Full and productive employment necessitates a demand for and corresponding supply of labour; that is, a sufficient number of people prepared to supply work under the conditions being offered. Labour demand is dependent on a number of factors that influence the business environment, such as local availability of input factors for production, closeness to sales markets, infrastructure, efficient institutions and tax burden, as well as employment protection legislation, State subsidies, and the degree to which human labour can be substituted by machine labour. Labour supply is dependent on factors such as the proportion of persons of working age, their skills and the conditions under which they accept working. Labour supply not met by labour demand generates unemployment, a state that implies a waste of productive resources and often a risk of poverty for the affected people.
Decent working conditions cannot be taken for granted. In a market economy, capital owners’ interest to maximize profits often stands in conflict with their moral (and in many parts of the world, legal) duty to provide adequate conditions of work. In advanced economies, at the national level, this conflict is regulated by institutions that have evolved under the influence of labour movements.
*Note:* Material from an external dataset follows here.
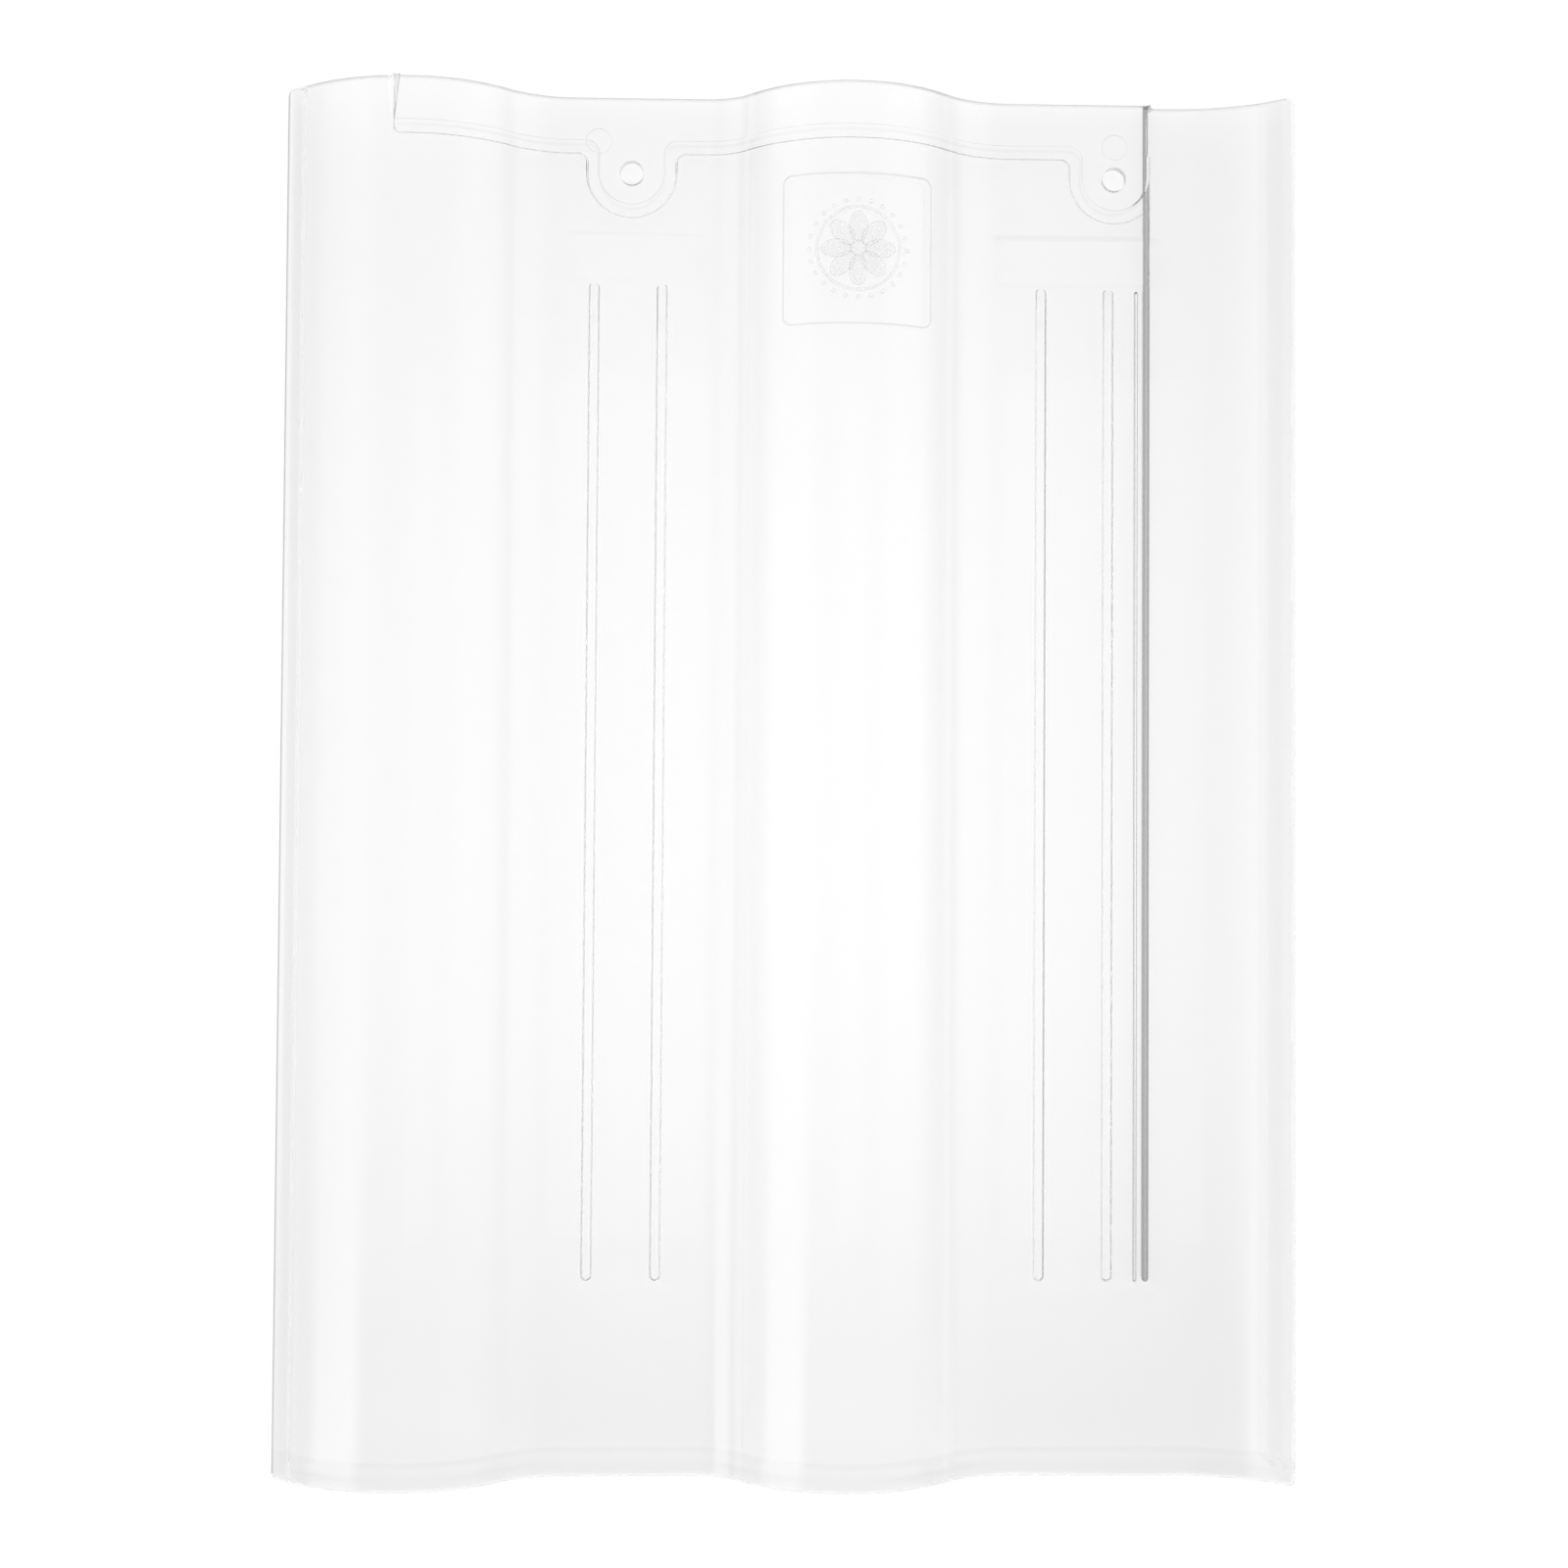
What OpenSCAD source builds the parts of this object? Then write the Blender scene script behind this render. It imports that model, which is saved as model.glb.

These institutions are under pressure for change, as globalization increases capital owners’ possibilities to relocate production from one country to another and thereby bypass regulations that protect workers’ rights at the expense of reduced return on investment. At the global level, conventions pursued by the International Labour Organization (ILO) and ratified by national governments have provided a basis for minimum rights for workers in many countries concerning a wide range of problem areas (ILO, 2014). With the Decent Work Agenda8.7, ILO is engaged to further enhance protection from unacceptable conditions of work and to promote productive employment (ILO, 2008).